The Reserve Bank of India has given an in-principle approval to Tata Sons’ proposal to acquire NTT DoCoMO’s stake in Tata Teleservices (TTSL) at the price agreed to by the two parties in 2009.
The RBI has observed that though the transaction is not in line with its 2014 circular, it is inclined to accept the proposal to protect investments given the strategic relationship with Japan.
“The larger issue here is of a fair commitment in the contracts in relation to an investment and a downside protection of an investment, rather than an assured return. Besides, our strategic relationship with Japan in recent times in relation to FDI flows is also a matter to be kept in view. In future, in all such cases, similar principles shall be applied,” the RBI said in a letter to the Finance Ministry seen by
NTT DoCoMo had filed for arbitration at the London Court of International Arbitration alleging that Tata Sons had failed to fulfil its obligation.

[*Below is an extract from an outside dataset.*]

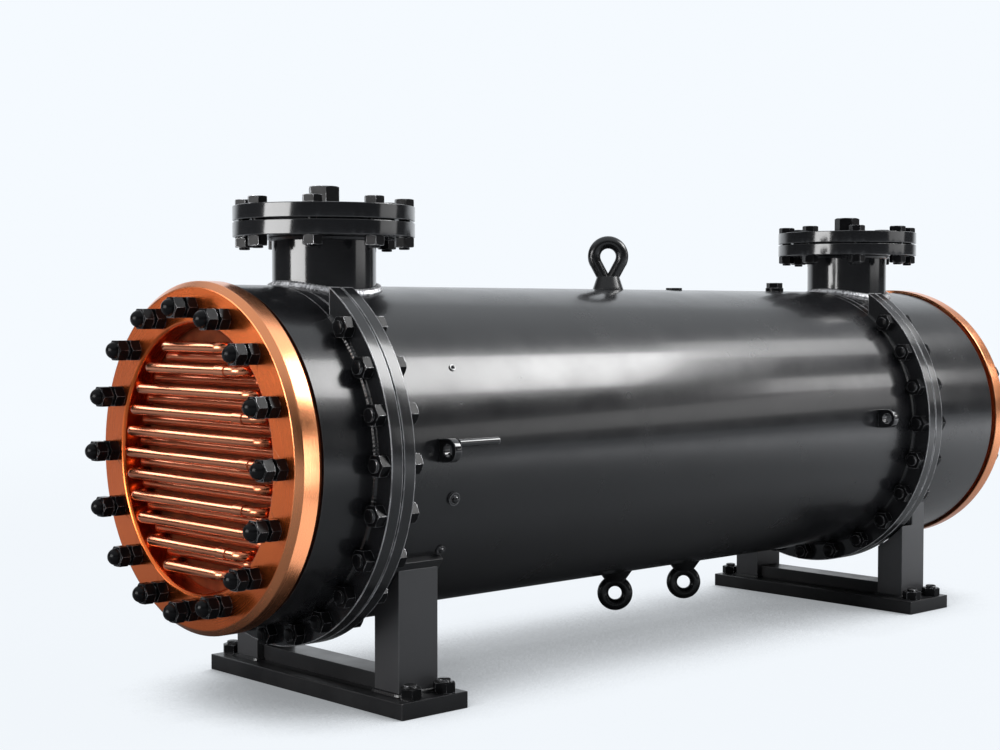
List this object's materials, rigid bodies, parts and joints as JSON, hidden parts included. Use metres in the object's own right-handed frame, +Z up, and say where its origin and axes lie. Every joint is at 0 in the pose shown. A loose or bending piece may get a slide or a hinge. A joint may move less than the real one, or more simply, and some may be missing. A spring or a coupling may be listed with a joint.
{
  "type": "shell and tube heat exchanger",
  "caption": "Horizontal shell and tube heat exchanger on two saddles, with copper end rings, copper tubes and two blanked nozzles.",
  "frame": {"origin": "on the floor, under the middle of the length and width", "axes": "+X along the shell axis from the front copper end to the rear one, +Z up, -Y is the side with the side hooks"},
  "size_m": [1.503, 0.4646, 0.623],
  "materials": {
    "black_paint": "gloss",
    "saddle_paint": "satin",
    "black_fitting": "gloss",
    "black_fastener": "satin",
    "copper": "polished",
    "copper_tube": "polished",
    "gasket": "matte"
  },
  "bodies": {
    "root": {"front_end_ring": "copper", "front_tube_sheet": "copper", "front_outer_tubes": "copper_tube", "front_inner_tubes": "copper_tube", "front_end_studs": "black_fastener", "rear_end_ring": "copper", "rear_tube_sheet": "copper", "rear_outer_tubes": "copper_tube", "rear_inner_tubes": "copper_tube", "rear_end_studs": "black_fastener", "front_channel": "black_paint", "front_channel_flange": "black_paint", "shell_front_flange": "black_paint", "front_girth_bolts": "black_fastener", "shell": "black_paint", "shell_rear_flange": "black_paint", "rear_channel_flange": "black_paint", "rear_girth_bolts": "black_fastener", "rear_channel": "black_paint", "girth_gaskets": "gasket", "front_nozzle_neck": "black_paint", "front_nozzle_flange": "black_paint", "front_nozzle_cover": "black_paint", "front_nozzle_bolts": "black_fastener", "rear_nozzle_neck": "black_paint", "rear_nozzle_flange": "black_paint", "rear_nozzle_cover": "black_paint", "rear_nozzle_bolts": "black_fastener", "nozzle_gaskets": "gasket", "nozzle_plugs": "black_fastener", "front_saddle_base": "saddle_paint", "front_saddle_legs": "saddle_paint", "front_saddle_cradle": "saddle_paint", "rear_saddle_base": "saddle_paint", "rear_saddle_legs": "saddle_paint", "rear_saddle_cradle": "saddle_paint", "saddle_beams": "saddle_paint", "anchor_bolts": "black_fastener", "lifting_eye": "black_fitting", "lower_lugs": "black_fitting", "side_hooks": "black_fitting", "side_bar": "black_fitting", "side_bosses": "black_fitting", "top_vents": "black_fastener"}
  },
  "joints": []
}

In April 2014, NTT DoCoMo announced plans to sell its entire stake in TTSL, exiting India five years after entering the country. The exit came after the Indian company failed to achieve certain performance targets. In March 2009, the Japanese company had acquired the stake in TTSL for $2.7 billion (₹13,070 crore at the then exchange rate).
Under the terms of the shareholder agreement, the Tatas had to find a buyer by December 2014 and if it failed to do so, it had to buy those shares from DoCoMo. The Japanese company is entitled to get at least ₹7,250 crore for the entire stake, which is 50 per cent of its total acquisition price, from TTSL.
The key hurdle was an RBI circular, issued in January 2014, which stated that when the put option is exercised, it should be based on the prevailing return on equity at the time the option is exercised and not based on a pre-determined valuation. Tata Sons had engaged Pricewaterhouse & Co LLP to determine the fair value.
According to the report submitted by the consultant, the fair value for the shares held by NTT DoCoMO is ₹23.34 a share. However, under the 2009 shareholders’ agreement, the value was pegged at ₹58.05 a share.
Tata Sons had, therefore, written to the RBI seeking permission to purchase the shares at the higher valuation to honour the commitments under the agreement.
There is, however, one final approval required from the Finance Ministry before the Tatas can buy back the shares.
According to industry sources, other foreign players, including Vodafone, Telenor and Sistema, could be in the running to acquire Tata Teleservices.